Station 2. Two feet of lead.
Station 3. Three feet of lead.
Station 4. Four feet of lead.
Station 5. Same as 3.
Station 6. Same as 2.
Station 7. High house one foot.
Station 8. At the front edge of the target.

Stance

The right handed shooter should stand with feet parallel shoulder width apart. The body faces the low house window (belly button in the low house window) on all stations except station 7 and 8 high .For these two the body faces straight out at 90 degrees to a line between the trap houses. This stance position optimises body position for when the shot is taken. The shooter should assume the "combat position" with 80% of weight on the left foot.

Gun mount

The gun butt should be placed in the natural pocket formed where the shoulder joins the chest not over the shoulder joint. The top of the butt should be level with the top of the shoulder. The butt should meet the collar bone at the junction of the upper and middle thirds of the butt.

The gun should be brought up to the cheek rather than lowering the side of the head onto the stock. This is so the head remains relatively vertical. If the head is tilted to the side vision is impaired. The comb should be pressed firmly under the cheek bone and stay there during the shot. This keeps the rear sight (right eye) stationary during the shot. With the gun mounted the shooter should be looking directly down the midline of the rib. If the gun has a bead at the muzzle and a mid rib bead, the beads should form a figure 8 .This sight picture should give a pattern at 21 yards which has 60-70% of the pattern above the aim point. Sporting guns traditionally shoot only 50% above. The pattern point of impact can be raised by elevating the comb. As a rough guide a 1mm elevation of the comb gives a point of impact rise of 20mm at 20 meters.

Gun Hold Point

The hold point is one third of the way from the house from which the target will emerge to the centre stake except for station 8 where the hold point is 4 feet out from the window.

The gun hold point height is level with the bottom of the window. On station 5 you may hold level with the top of the window. It is important not to hold the gun too high because it will obscure the emerging target.
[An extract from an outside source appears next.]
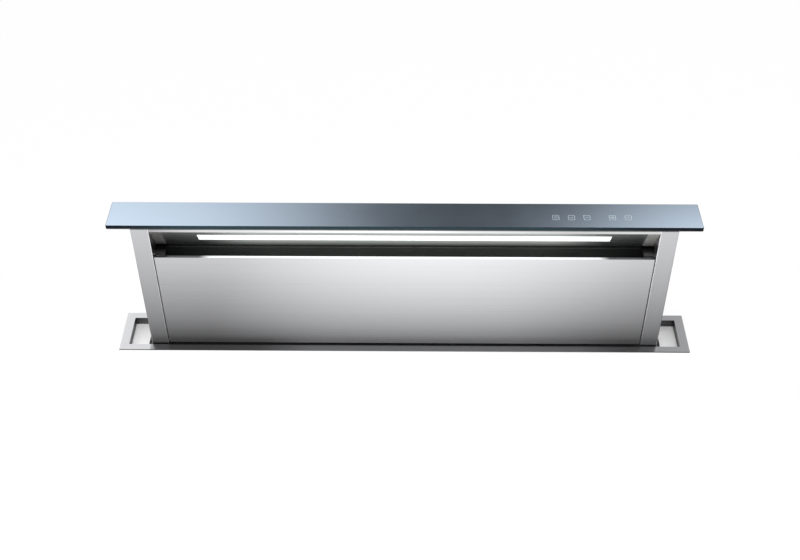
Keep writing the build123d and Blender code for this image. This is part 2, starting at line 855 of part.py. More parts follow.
with BuildPart() as duct_spigot:
    axle((spigot_end_x, box_left_x), spigot_y, spigot_z, spigot_diameter)
    axle((box_left_x - spigot_wall, box_left_x), spigot_y, spigot_z, spigot_flange)
    axle((spigot_end_x, box_left_x), spigot_y, spigot_z, 2 * spigot_bore_radius, Mode.SUBTRACT)
    pin_reach = spigot_bore_radius + spigot_wall / 2
    pin_z = (spigot_z - pin_reach, spigot_z + pin_reach)
    for side in (-1, 1):
        pin_y = spigot_y + side * flap_pin_spacing / 2
        rod(flap_x, pin_y, pin_z, flap_pin_diameter, Mode.SUBTRACT)
write(duct_spigot, "duct_spigot")

with BuildPart() as flap_pins:
    for side in (-1, 1):
        rod(flap_x, spigot_y + side * flap_pin_spacing / 2, pin_z, flap_pin_diameter)
write(flap_pins, "flap_pins")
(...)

Vision and target acquisition

The concept is to use peripheral vision to pick up target movement as the target exits the trap house. Once the eye has detected this initial movement it will lock onto the target with central vision. To use peripheral vision look into the distance. Some call this a soft focus.

The precise optimal look point for each individual will require trial and error. Initially try looking on the target flight path about half way back to the trap house from the gun hold point.

Before calling for the target let the eyes settle, wait 1-2 seconds prior to calling pull.

Peripheral vision detects movement. Central vision allows the brain to track the target and calculate speed distance and direction like military radar.

Once you have initially seen the target do not take your eyes off it. When watching the target fly across the sky it is paramount the eyes are focused only on the target especially when the shot is taken. The gun should shoot where you look. The barrel should only be seen in peripheral vision. Do not check your lead by looking at the barrel just prior to making the shot. If you do your gun movement will stop, resulting in a miss behind.

It is important not to move your eyes until you see the target emerge from the trap. If you move your eyes before the target is sighted your gun will follow your eyes and you will be caught out way in front of the target. It is difficult to lock on to the target if your eyes are moving before you see the target. This is called leaving early or moving on your call.

It is also important to match gun speed with target speed. After seeing the initial streak of the target, do not cast your eyes and hence your gun out near the centre stake and try to ambush the target there. This is called streaking.

Target break point

To begin the novice skeet shooter should aim to break the target at or around the centre stake. Later on the break point moves a little closer to the trap house about two thirds the distance from the trap house to the centre stake in order to shoot doubles efficiently.

Mental preparation

There are three phases to any action

Before, during and after.

The before phase involves conscious thought. This is the preshot routine. The shooter imagines how he/she will set up on the station and visualises the hold point and look point. Then imagines calling for the target, seeing the first flash of the target, locking onto the target, matching gun speed with target speed and having the correct lead taking the shot. The shooter watches the target break. This sequence is repeated as often as necessary. Any additional thoughts or prompts are reviewed in this phase.

In the during phase the shooter simply walks onto the station and carries out the prearranged sequence. This is the subconscious phase when we let the subconscious mind take over. If we let the conscious mind take over during the shot the correct balance of timing is likely to be disrupted. This is definitely not the time to reflect on why you missed this target on the last round and try to remedy a mistake. Such thoughts belong in the before phase.

The after phase is the time to reinforce the self image or confidence. If the shot was good pat yourself on the back and move on. If the shot was poor then don't get angry as this will depress your self image resulting in deteriorating performance. Instead imagine a perfect shot, put this image in your memory bank and move on. "Spitting the dummy"is very harmful to self image and will have a negative effect on your shooting. Your squad will not appreciate it either.

Summary of shot sequence step by step

The preshot routine involves consciously imagining stepping onto the station with correct foot, gun and eye placement. Next imagine calling pull then matching gun speed to target speed and pulling the trigger with the correct lead. Then imagine seeing the target break.

Then step onto the station load the gun and apply the preshot routine of foot, gun and eye placement. Pause to allow the eyes to settle. Call pull, pick up the target movement with peripheral vision and lock onto the target with central vision. When the target is first seen start turning your body. Match gun speed to target speed and with the correct lead take the shot. Remember to focus only on the target.

These ideas and concepts are reflections of Todd Benders and Lanny Basham's teachings.